Ieri sera, alla vigilia dell’apertura formale del vertice, c’è stato un incontro tra Yanukovich, il presidente del Consiglio europeo Van Rompuy e il presidente della Commissione Barroso. Nonostante il voltafaccia di Kiev, l’Unione europea afferma di essere pronta a firmare l’accordo anche subito, ma naturalmente alle condizioni che erano state concordate. Il presidente del Consiglio Enrico Letta, arrivato a Vilnius nel pomeriggio, si dice «preoccupato» per la rigidità dimostrata dagli ucraini: «lavoreremo in queste ore per vedere se è possibile recuperare. Continuo a pensare che con l’Ucraina e con questi paesi si debba avere un meccanismo che non crei un’alternativa Ue-Russia, altrimenti il problema diventa oggettivo».
In realtà tutta la partita del partenariato orientale, fortemente voluta dai nuovi Stati membri dell’Est, Polonia in testa, si gioca proprio sullo sfondo del rapporto con Mosca. L’obiettivo è attrarre le repubbliche ex sovietiche nell’orbita gravitazionale europea: una prospettiva che il Cremlino vede con sospetto.
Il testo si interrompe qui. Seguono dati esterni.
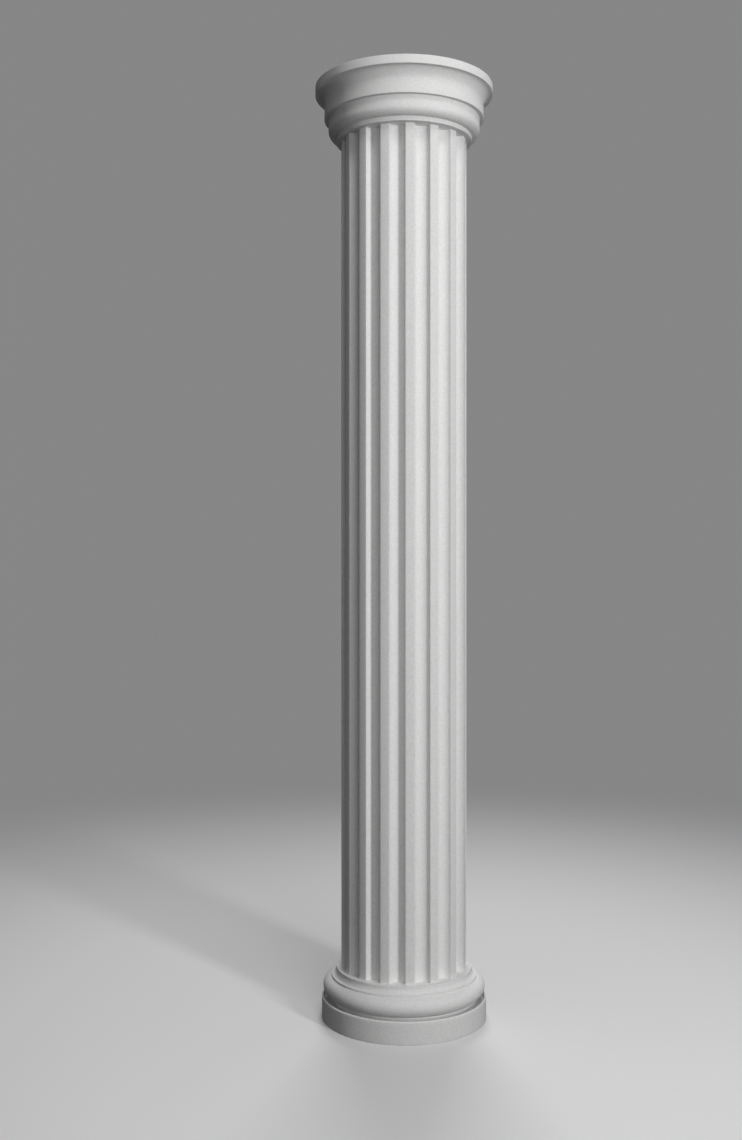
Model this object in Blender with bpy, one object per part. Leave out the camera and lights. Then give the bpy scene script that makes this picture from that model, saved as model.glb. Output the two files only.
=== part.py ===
"""Fluted round column of white cast plaster, in three loose pieces.

The base, the shaft and the capital stand on one another along +Z. The underside of the base
lies at z = 0, and the front faces -Y. Lengths are in metres, angles in radians.

Every moulding is set out from the shaft's face and stacked on the moulding below it, so the
base and the capital follow the shaft.
"""
import math

import bmesh
import bpy

# Shaft
SHAFT_RADIUS = 0.150
SHAFT_LENGTH = 1.9703
SHAFT_TURN = math.radians(3.9)
FLUTE_COUNT = 16
FLUTE_WIDTH = 0.0373
FLUTE_DEPTH = 0.0197

# Base, from the floor up: a height, or a width measured outwards. A groove sunk behind the
# plinth's rim runs in beneath the listel that carries the torus.
PLINTH_HEIGHT = 0.0525
PLINTH_LEDGE = 0.0034
PLINTH_EDGE_RADIUS = 0.0030
RIM_WIDTH = 0.0045
GROOVE_DEPTH = 0.0140
GROOVE_UNDERCUT = 0.0090
LISTEL_HEIGHT = 0.0033
TORUS_HALF_WIDTH = 0.0270
TORUS_HALF_HEIGHT = 0.0231
TORUS_FOOT_ANGLE = math.radians(-62.0)
TORUS_TOP_ANGLE = math.radians(75.0)
FILLET_HEIGHT = 0.0052
FILLET_LEDGE = 0.0021
COVE_WIDTH = 0.0098
COVE_HEIGHT = 0.0133
SEAT_BAND_HEIGHT = 0.0030
SEAT_LEDGE = 0.0113

# Capital, from the shaft up
NECK_LEDGE = 0.0124
NECK_HEIGHT = 0.0108
OVOLO_LEDGE = 0.0026
OVOLO_WIDTH = 0.0160
OVOLO_HEIGHT = 0.0173
DRUM_HEIGHT = 0.0250
BAND_LEDGE = 0.0096
BAND_HEIGHT = 0.0321
CAVETTO_WIDTH = 0.0165
CAVETTO_HEIGHT = 0.0260
ABACUS_LEDGE = 0.0054
ABACUS_HEIGHT = 0.0199

# Open joint between two pieces that rest on one another
JOINT_GAP = 0.0003

# Fineness of the facets
TURN_STEPS = 64
TORUS_STEPS = 12
QUARTER_STEPS = 8
EDGE_STEPS = 3
FLUTE_STEPS = 12
ARRIS_STEPS = 3
CREASE_ANGLE = math.radians(30.0)

PLASTER_COLOUR = (0.86, 0.86, 0.855, 1.0)
PLASTER_ROUGHNESS = 0.85

QUARTER_TURN = math.pi / 2
HALF_TURN = math.pi
FULL_TURN = 2 * math.pi


def arc(centre, half_width, half_height, start, end, steps):
    """Points of an elliptical arc, both ends included, with angles from the horizontal."""
    angles = [start + (end - start) * step / steps for step in range(steps + 1)]
    return [
        (centre[0] + half_width * math.cos(angle), centre[1] + half_height * math.sin(angle))
        for angle in angles
    ]


def base_profile():
    """Outer side of the base from the floor up to the shaft's seat, as (radius, height)."""
    seat = SHAFT_RADIUS + SEAT_LEDGE
    cove_foot = seat + COVE_WIDTH
    fillet = cove_foot + FILLET_LEDGE
    torus_middle = fillet - TORUS_HALF_WIDTH * math.cos(TORUS_TOP_ANGLE)
    listel = torus_middle + TORUS_HALF_WIDTH * math.cos(TORUS_FOOT_ANGLE)
    groove = listel - GROOVE_UNDERCUT
    plinth = torus_middle + TORUS_HALF_WIDTH + PLINTH_LEDGE
    rim = plinth - RIM_WIDTH

    groove_floor = PLINTH_HEIGHT - GROOVE_DEPTH
    listel_top = PLINTH_HEIGHT + LISTEL_HEIGHT
    torus_waist = listel_top - TORUS_HALF_HEIGHT * math.sin(TORUS_FOOT_ANGLE)
    fillet_foot = torus_waist + TORUS_HALF_HEIGHT * math.sin(TORUS_TOP_ANGLE)
    fillet_top = fillet_foot + FILLET_HEIGHT
    band_foot = fillet_top + COVE_HEIGHT

    edge_middle = (plinth - PLINTH_EDGE_RADIUS, PLINTH_HEIGHT - PLINTH_EDGE_RADIUS)
    profile = [(plinth, 0.0)]
    profile += arc(edge_middle, PLINTH_EDGE_RADIUS, PLINTH_EDGE_RADIUS, 0.0, QUARTER_TURN, EDGE_STEPS)
    profile += [(rim, PLINTH_HEIGHT), (rim, groove_floor), (groove, groove_floor)]
    profile += [(listel, PLINTH_HEIGHT)]
    profile += arc(
        (torus_middle, torus_waist),
        TORUS_HALF_WIDTH,
        TORUS_HALF_HEIGHT,
        TORUS_FOOT_ANGLE,
        TORUS_TOP_ANGLE,
        TORUS_STEPS,
    )
    profile += [(fillet, fillet_top)]
    profile += arc(
        (cove_foot, band_foot), COVE_WIDTH, COVE_HEIGHT, -QUARTER_TURN, -HALF_TURN, QUARTER_STEPS
    )
    profile += [(seat, band_foot + SEAT_BAND_HEIGHT)]
    return profile


def capital_profile():
    """Outer side of the capital from its underside up to the abacus, as (radius, height)."""
    neck = SHAFT_RADIUS + NECK_LEDGE
    ovolo_foot = neck + OVOLO_LEDGE
    drum = ovolo_foot + OVOLO_WIDTH
    band = drum + BAND_LEDGE
    cavetto_top = band + CAVETTO_WIDTH
    abacus = cavetto_top + ABACUS_LEDGE

    drum_foot = NECK_HEIGHT + OVOLO_HEIGHT
    band_foot = drum_foot + DRUM_HEIGHT
    cavetto_foot = band_foot + BAND_HEIGHT
    abacus_foot = cavetto_foot + CAVETTO_HEIGHT

    profile = [(neck, 0.0), (neck, NECK_HEIGHT)]
    profile += arc(
        (ovolo_foot, drum_foot), OVOLO_WIDTH, OVOLO_HEIGHT, -QUARTER_TURN, 0.0, QUARTER_STEPS
    )
    profile += [(drum, band_foot), (band, band_foot)]
    profile += arc(
        (cavetto_top, cavetto_foot),
        CAVETTO_WIDTH,
        CAVETTO_HEIGHT,
        HALF_TURN,
        QUARTER_TURN,
        QUARTER_STEPS,
    )
    profile += [(abacus, abacus_foot), (abacus, abacus_foot + ABACUS_HEIGHT)]
    return profile


def shaft_section():
    """Outline of the shaft, seen from above: a circle with hollow flutes, arrises left between."""
    half_mouth = math.asin(FLUTE_WIDTH / 2 / SHAFT_RADIUS)
    mouth_reach = SHAFT_RADIUS * math.cos(half_mouth)
    hollow = FLUTE_DEPTH - (SHAFT_RADIUS - mouth_reach)
    pitch = FULL_TURN / FLUTE_COUNT
    arris = pitch - 2 * half_mouth
    outline = []
    for flute in range(FLUTE_COUNT):
        middle = (flute + 0.5) * pitch
        for across, inward in arc((0.0, 0.0), FLUTE_WIDTH / 2, hollow, HALF_TURN, 0.0, FLUTE_STEPS):
            reach = mouth_reach - inward
            outline.append((
                reach * math.cos(middle) - across * math.sin(middle),
                reach * math.sin(middle) + across * math.cos(middle),
            ))
        for step in range(1, ARRIS_STEPS):
            angle = middle + half_mouth + arris * step / ARRIS_STEPS
            outline.append((SHAFT_RADIUS * math.cos(angle), SHAFT_RADIUS * math.sin(angle)))
    return outline


def plaster(name):
    """Matt white plaster of one piece."""
    material = bpy.data.materials.new(name)
    material.use_nodes = True
    shader = material.node_tree.nodes["Principled BSDF"]
    shader.inputs["Base Color"].default_value = PLASTER_COLOUR
    shader.inputs["Roughness"].default_value = PLASTER_ROUGHNESS
    shader.inputs["Metallic"].default_value = 0.0
    return material


def piece(name, form):
    """Object of a finished form, with smooth faces that stay crisp at the mouldings' edges."""
    bmesh.ops.recalc_face_normals(form, faces=form.faces)
    mesh = bpy.data.meshes.new(name)
    form.to_mesh(mesh)
    form.free()
    mesh.shade_smooth()
    mesh.set_sharp_from_angle(angle=CREASE_ANGLE)
    mesh.materials.append(plaster(name + "_plaster"))
    made = bpy.data.objects.new(name, mesh)
    bpy.context.scene.collection.objects.link(made)
    return made


def turned_piece(name, profile):
    """Profile turned once about +Z, closed flat at its foot and its top."""
    form = bmesh.new()
    points = [form.verts.new((radius, 0.0, height)) for radius, height in profile]
    edges = [form.edges.new(pair) for pair in zip(points, points[1:])]
    bmesh.ops.spin(
        form,
        geom=points + edges,
        axis=(0.0, 0.0, 1.0),
        cent=(0.0, 0.0, 0.0),
        angle=FULL_TURN,
        steps=TURN_STEPS,
        use_merge=True,
    )
    rims = [edge for edge in form.edges if edge.is_boundary]
    bmesh.ops.holes_fill(form, edges=rims, sides=TURN_STEPS)
    return piece(name, form)


def fluted_piece(name, outline, length):
    """Outline drawn up along +Z, closed flat at both ends."""
    form = bmesh.new()
    foot = form.faces.new([form.verts.new((x, y, 0.0)) for x, y in outline])
    risen = bmesh.ops.extrude_face_region(form, geom=[foot], use_keep_orig=True)
    top = [item for item in risen["geom"] if isinstance(item, bmesh.types.BMVert)]
    bmesh.ops.translate(form, verts=top, vec=(0.0, 0.0, length))
    return piece(name, form)


def build_column():
    """Set the shaft on the base's seat and the capital on the shaft."""
    base_outline = base_profile()
    base = turned_piece("base", base_outline)
    seat_height = base_outline[-1][1]

    shaft = fluted_piece("shaft", shaft_section(), SHAFT_LENGTH)
    shaft.parent = base
    shaft.location.z = seat_height + JOINT_GAP
    shaft.rotation_euler.z = SHAFT_TURN

    capital = turned_piece("capital", capital_profile())
    capital.parent = base
    capital.location.z = shaft.location.z + SHAFT_LENGTH + JOINT_GAP


for old in list(bpy.data.objects):
    bpy.data.objects.remove(old, do_unlink=True)
build_column()
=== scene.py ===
"""White cast-plaster column: its fine surface, its finish, and plain studio light.

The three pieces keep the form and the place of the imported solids. They add true curves, eased
edges and the slight unevenness of a cast. Lengths are in metres, angles in radians.
"""

import math
from collections import namedtuple

import bpy
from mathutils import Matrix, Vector, noise


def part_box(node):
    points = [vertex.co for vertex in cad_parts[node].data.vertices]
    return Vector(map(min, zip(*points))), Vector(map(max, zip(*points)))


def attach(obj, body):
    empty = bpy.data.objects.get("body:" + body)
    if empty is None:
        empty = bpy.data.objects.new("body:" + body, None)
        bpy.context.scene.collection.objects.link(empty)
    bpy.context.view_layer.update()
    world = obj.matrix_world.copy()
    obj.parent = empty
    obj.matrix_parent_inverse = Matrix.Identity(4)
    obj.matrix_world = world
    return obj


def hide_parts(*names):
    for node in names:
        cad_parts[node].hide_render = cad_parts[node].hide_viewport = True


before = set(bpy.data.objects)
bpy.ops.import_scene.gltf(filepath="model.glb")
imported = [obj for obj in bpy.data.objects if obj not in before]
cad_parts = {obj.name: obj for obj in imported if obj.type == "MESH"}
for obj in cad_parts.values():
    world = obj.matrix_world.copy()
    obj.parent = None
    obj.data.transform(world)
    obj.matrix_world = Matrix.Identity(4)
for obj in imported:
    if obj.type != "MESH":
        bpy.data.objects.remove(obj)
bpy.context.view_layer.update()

BASE_FOOT, BASE_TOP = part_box("base")
SHAFT_FOOT, SHAFT_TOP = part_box("shaft")
CAPITAL_FOOT, CAPITAL_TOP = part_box("capital")

# Shaft
SHAFT_RADIUS = SHAFT_TOP[0]
SHAFT_TURN = math.radians(3.9)
FLUTE_COUNT = 16
FLUTE_WIDTH = 0.0373
FLUTE_DEPTH = 0.0197

# Base, from the floor up: a height, or a width measured outwards. A groove sunk behind the
# plinth's rim runs in beneath the listel that carries the torus.
PLINTH_HEIGHT = 0.0525
PLINTH_LEDGE = 0.0034
PLINTH_EDGE_RADIUS = 0.0030
RIM_WIDTH = 0.0045
GROOVE_DEPTH = 0.0140
GROOVE_UNDERCUT = 0.0090
LISTEL_HEIGHT = 0.0033
TORUS_HALF_WIDTH = 0.0270
TORUS_HALF_HEIGHT = 0.0231
TORUS_FOOT_ANGLE = math.radians(-62.0)
TORUS_TOP_ANGLE = math.radians(75.0)
FILLET_HEIGHT = 0.0052
FILLET_LEDGE = 0.0021
COVE_WIDTH = 0.0098
COVE_HEIGHT = 0.0133
SEAT_LEDGE = 0.0113

# Capital, from the shaft up
NECK_LEDGE = 0.0124
NECK_HEIGHT = 0.0108
OVOLO_LEDGE = 0.0026
OVOLO_WIDTH = 0.0160
OVOLO_HEIGHT = 0.0173
DRUM_HEIGHT = 0.0250
BAND_LEDGE = 0.0096
BAND_HEIGHT = 0.0321
CAVETTO_WIDTH = 0.0165
CAVETTO_HEIGHT = 0.0260
ABACUS_LEDGE = 0.0054

# Fineness of the surface
TURN_STEPS = 240
CURVE_STEPS = 24
EASING_STEPS = 4
ARRIS_STEPS = 4
PROFILE_SPAN = 0.006
SHAFT_SPAN = 0.020

# A hand-finished cast: edges a little rounded, faces a little uneven
EDGE_EASING = 0.0008
EASED_TURN = math.radians(25.0)
CREASE_ANGLE = math.radians(30.0)
UNEVENNESS = 0.00010
UNEVEN_PER_METRE = 6.0
UNEVEN_FALLOFF = 1.0
UNEVEN_LACUNARITY = 2.0
UNEVEN_OCTAVES = 3

QUARTER_TURN = math.pi / 2
HALF_TURN = math.pi
FULL_TURN = 2 * math.pi

# Plaster: a noise's scale is in features per metre, and its share is its part in the tone
PLASTER_LIGHT = (0.940, 0.940, 0.935, 1.0)
PLASTER_DARK = (0.770, 0.770, 0.765, 1.0)
SPECULAR_LEVEL = 0.3
CLOUD_SCALE = 8.0
CLOUD_DETAIL = 3.0
CLOUD_SHARE = 0.15
MOTTLE_SCALE = 55.0
MOTTLE_DETAIL = 3.0
MOTTLE_SHARE = 0.25
MOTTLE_RELIEF = 0.00012
ROUGHNESS_IN_HOLLOWS = 0.96
ROUGHNESS_ON_SWELLS = 0.80
GRAIN_SCALE = 230.0
GRAIN_DETAIL = 4.0
GRAIN_REACH = (0.27, 0.73)
GRAIN_SHARE = 0.60
GRAIN_RELIEF = 0.00030
PINHOLE_SCALE = 140.0
PINHOLE_REACH = 0.16
PINHOLE_SHARE = 0.04
PINHOLE_DEPTH = 0.0004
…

Ma le difficoltà, su questa strada, sono sia di ordine politico sia di ordine economico, soprattutto quando si parla di un gigante come l’Ucraina che ha fortissimi legami con la Russia da cui dipende per l’approvvigionamento energetico.
Come ha ricordato Putin al recente incontro di Trieste con Letta, Russia e Ucraina hanno un accordo di libero scambio. Ciò significa che un’eventuale intesa analoga tra l’Ucraina e la Ue permetterebbe ai prodotti europei di entrare sul mercato russo attraverso la porta ucraina senza pagare dazi. E questa è una prospettiva che Mosca non può accettare senza reagire. La presidenza di turno lituana della Ue, comunque, ha respinto fermamente l’ipotesi di un negoziato a tre tra Bruxelles, Mosca e Kiev per cercare di sbloccare la situazione.
Ieri intanto, in attesa di trovare una via di uscita dalla crisi ucraina, il vertice ha visto la sigla di accordi di associazione con la Georgia e con la Moldavia e una intesa sulla facilitazione dei visti con l’Azerbaigian. L’Armenia, invece, ha preferito sottoscrivere l’accordo di unione doganale con la Russia. Quanto alla Bielorussia, il dittatore Lukashenko, amico di Berlusconi, ha disertato l’incontro mandando in rappresentanza il ministro degli esteri. Fino a che non ci sarà un significativo cambiamento nel rispetto dei diritti fondamentali, i rapporti tra Bruxelles e Minsk restano congelati a tutti gli effetti.